The Paradox of Peace: Japan’s Evolving Identity from 1919-1964

       After Japan’s invasion of Manchuria in 1933 and withdrawing from the League of Nations in 1933, the world believed Japan to be rejecting internationalism.¹ The believed rejection of internationalism by Japan was proven to be false as Japan developed the Greater East Asia Co-Prosperity Sphere, a pan-Asian conglomerate with the aim to promote an anti-colonialism from the West.²  From the interwar years through the postwar decades, Japan’s engagement with the world was full of contradictions torn between universal ideals and imperial ambitions. As historians Jessamyn Abel, Tomoko Akami, and Mark Lincicome each show, Japan’s global identity was never simply nationalist or internationalist. It was a constant negotiation between empire and moral legitimacy.

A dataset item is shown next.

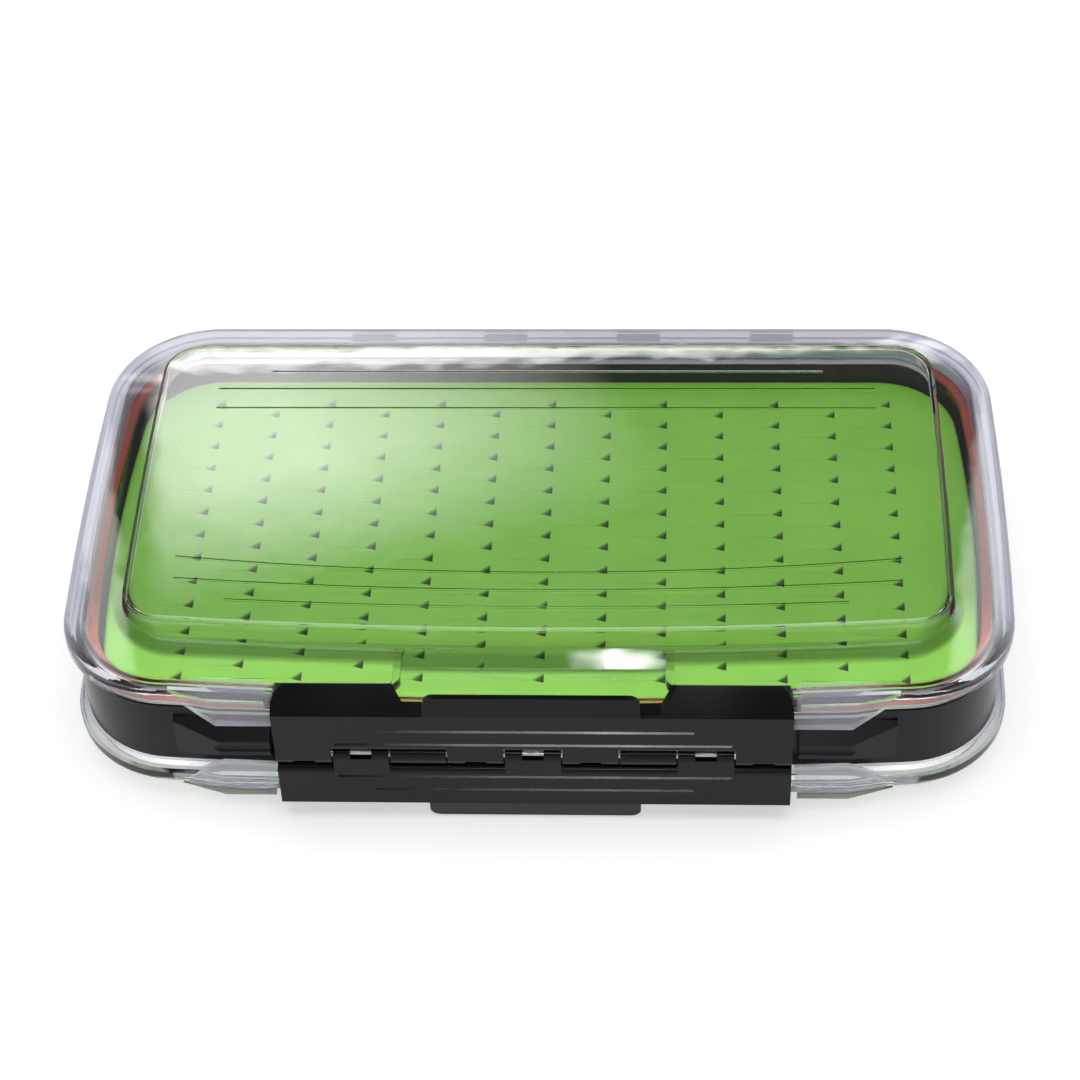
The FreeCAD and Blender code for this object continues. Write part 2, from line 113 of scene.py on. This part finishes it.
def outline(sizes, inset, steps=SIDE_STEPS):
    """Plan points of a bowed, round-cornered outline, anticlockwise from the back right."""
    half_width, back, front, radius, side, bow = sizes
    keep = radius - inset
    half_width, back, front = half_width - radius, back - radius, front + radius
    corner_x = half_width - side
    front_y = front + bow
    corners = [(corner_x, back), (-corner_x, back), (-corner_x, front_y), (corner_x, front_y)]
    bows = [0, side, bow, side]
    points = []
    for index, (start, bulge) in enumerate(zip(corners, bows)):
        end = corners[(index + 1) % len(corners)]
        along = (end[0] - start[0], end[1] - start[1])
        length = math.hypot(*along)
        outward = (along[1] / length, -along[0] / length)
        for step in range(steps + 1):
            share = step / steps
            rise = 4 * bulge * share * (1 - share)
            slope = 4 * bulge * (1 - 2 * share) / length
            normal = (outward[0] - slope * along[0] / length,
                      outward[1] - slope * along[1] / length)
            size = math.hypot(*normal)
            points.append((start[0] + along[0] * share + outward[0] * rise,
                           start[1] + along[1] * share + outward[1] * rise,
                           normal[0] / size, normal[1] / size))
    ring = []
    for index, (x, y, nx, ny) in enumerate(points):
        ring.append((x + nx * keep, y + ny * keep))
        following = points[(index + 1) % len(points)]
        turn = math.atan2(nx * following[3] - ny * following[2],
                          nx * following[2] + ny * following[3])
        if abs(turn) > CORNER_TURN:
            for step in range(1, CORNER_STEPS):
                angle = math.atan2(ny, nx) + turn * step / CORNER_STEPS
                ring.append((x + math.cos(angle) * keep, y + math.sin(angle) * keep))
    return ring


def grown(points, distance):
    """A polygon moved outward by a distance on every side."""
    moved = []
    for index, point in enumerate(points):
        before = points[index - 1]
        after = points[(index + 1) % len(points)]
        one = Vector((point[1] - before[1], before[0] - point[0])).normalized()
        two = Vector((after[1] - point[1], point[0] - after[0])).normalized()
        mitre = (one + two) / max(1 + one.dot(two), MITRE_LIMIT)
        moved.append((point[0] + mitre.x * distance, point[1] + mitre.y * distance))
    return moved


def loop_at(mesh, points, level):
    """Vertices over plan points, at a height over the middle plane."""
    return [mesh.verts.new((x * MM, y * MM, level * MM)) for x, y in points]


def neighbours(ring):
    """Each item of a closed ring with the next one."""
    return [(item, ring[(index + 1) % len(ring)]) for index, item in enumerate(ring)]


def bridge(mesh, one, two):
    """Faces between two rings with the same number of points."""
    for (one_start, one_end), (two_start, two_end) in zip(neighbours(one), neighbours(two)):
        mesh.faces.new((one_start, one_end, two_end, two_start))


def rim_edges(mesh, ring):
    return [mesh.edges.get(pair) for pair in neighbours(ring)]


def placed(name, mesh):
    """An object in the scene from an edited mesh, which is used up."""
    data = bpy.data.meshes.new(name)
    mesh.to_mesh(data)
    mesh.free()
    piece = bpy.data.objects.new(name, data)
    scene.collection.objects.link(piece)
    return piece


def finished(mesh, name, below):
    """A smooth piece from a mesh made above the middle plane, mirrored if it lies below."""
    if below:
        bmesh.ops.scale(mesh, vec=(1, 1, -1), verts=mesh.verts)
    bmesh.ops.translate(mesh, vec=(0, 0, MIDDLE_PLANE * MM), verts=mesh.verts)
    bmesh.ops.recalc_face_normals(mesh, faces=mesh.faces)
    piece = placed(name, mesh)
    for polygon in piece.data.polygons:
        polygon.use_smooth = True
    return piece


def slit_places():
    """The right end of every slit, in columns that are staggered by half a row."""
    half_width, back = FRAME_OUTLINE[0] - PAD_INSET, FRAME_OUTLINE[1] - PAD_INSET
    places = []
    for column in range(COLUMNS):
        staggered = column % 2
        for row in range(ROWS - staggered):
            places.append((FIRST_COLUMN - half_width + column * COLUMN_PITCH,
                           back - FIRST_ROW - (row + staggered / 2) * ROW_PITCH))
    return places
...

       The three historians all attempt to understand how Japan builds its identity within the global sphere. Abel focuses on the “international minimum” which was Japan’s way of maintaining a baseline of global participation even during times of war.³ The main example of this baseline was the bid from Japan to host the 1940 Tokyo Olympics. Abel frames the Tokyo Olympics as a gesture of goodwill to the international community even though at the time Japan’s imperialism was spreading over Asia. Japan projected an image of peace and enlightenment while simultaneously expanding its empire. The display of Japanese culture on a global scale such as the Kokusai Bunka Shinkoukai sponsoring art and education abroad helped to show that Japan is a key component to bridge the East and the West. Abel concludes that Japan rebranded itself throughout time by using culture as a front to project the image of peace while still expanding the nation’s imperialism throughout Asia.⁴ This use of culture illustrates how Japan reshaped its identity to fit any ideology that the moment required in order to build an identity with the West.

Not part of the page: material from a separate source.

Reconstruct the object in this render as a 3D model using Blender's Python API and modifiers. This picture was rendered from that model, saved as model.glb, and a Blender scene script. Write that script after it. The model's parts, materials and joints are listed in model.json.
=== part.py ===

       While Abel traces cultural diplomacy, Tomoko Akami examines international engagement that was meant to foster peace but emphasized global tension. In 1925, The Institute of Pacific Relations (IPR) was created to foster a dialogue between nations around the Pacific Rim.⁵ Japan joined early and eagerly sent scholars and diplomats to discuss trade, diplomacy, and governance. As Japan’s imperialism grew throughout the 1930s, tension grew between the countries and came to a head at the 1926 Yosemite Conference. Japanese representatives defended the nation’s expansions in China stating the expansion as a need for modernization yet this argument illustrates how Japan combined imperialism and internationalism. Akami states, Japan’s participation was a performance of legitimacy as it sought to appear as a civilized and cooperative power, even while defying Western norms.⁶ The IPR revealed how internationalism could reinforce imperial hierarchies rather than dissolve them which illustrates that Japan’s identity in the international stage was centered around imperialism and fake facades of modernization according to Akami.

       Similarly to Abel and Akami, Mark Lincicome uncovers how Japan’s schools and universities became ideal for shaping “international” citizens and uses education as a global identity. After World War I, international education was promoted and students were taught to value peace, cultural understanding, and global citizenship.⁷ But by the 1930s, these ideals were absorbed into the state’s nationalist mission. Under imperial rule, the “global citizen” became an imperial subject who represented Japan’s cultural superiority abroad and brought “civilization” to colonized Asia.⁵ Lincicome’s insight illustrates how Japan used education as another front to cover imperialistic colonization of Asia similar to Akami’s view on Japan’s modernization. The very language of peace and world citizenship that Japan used after 1945 had imperial roots and ideals didn’t vanish; they simply rebranded just as seen in Abel’s view on Japan using culture to project ideals of peace. 

       Throughout the three works, all of the historians portray an image of Japan that ties its identity to facades of peace and global cooperation. Abel’s Japan uses culture to maintain international visibility and a connection with the West even after Japan left the League of Nations. Akami illustrates how Japan uses opportunities of international cooperation and discussion to put on a false image of peace and cooperation between countries. Lincicome combines the two views into one by illustrating how Japan uses education as a part of culture to enforce global ideals that serve the nation. Abel, Akami, and Lincicome remind us that nations rarely reinvent themselves from scratch. They evolve through the reinterpretation of old ideals. Japan’s imperial past was not erased by defeat: it was rewritten through the language of internationalism.

  1. The Japanese Embassy to the State. September 24, 1931.
  2. Beasley, W. G. “The Greater East Asia Co-Prosperity Sphere.” In Japanese Imperialism 1894–1945, 233-50. Oxford: Oxford University Press, 1991.
  3. Abel, Jessamyn R. The International Minimum: Creativity and Contradiction in Japan’s Global Engagement, 1933–1964. Honolulu: University of Hawaiʻi Press, 2015. Introduction.
  4. Abel, Jessamyn R. Chapter 3, “Cultural Diplomacy for Peace and War,” pp. 81–107.
  5. Akami, Tomoko. Internationalizing the Pacific: The United States, Japan and the Institute of Pacific Relations in War and Peace, 1919–1945. London: Routledge, 2002. Introduction, pp. 1–16.
  6. Akami, Tomoko. Chapter 8, “The IPR and the Sino-Japanese War, 1936–9,” pp. 200–239.
  7. Lincicome, Mark Elwood. Imperial Subjects as Global Citizens: Nationalism, Internationalism, and Education in Japan. Lanham, MD: Lexington Books, 2009. Chapters 3–4.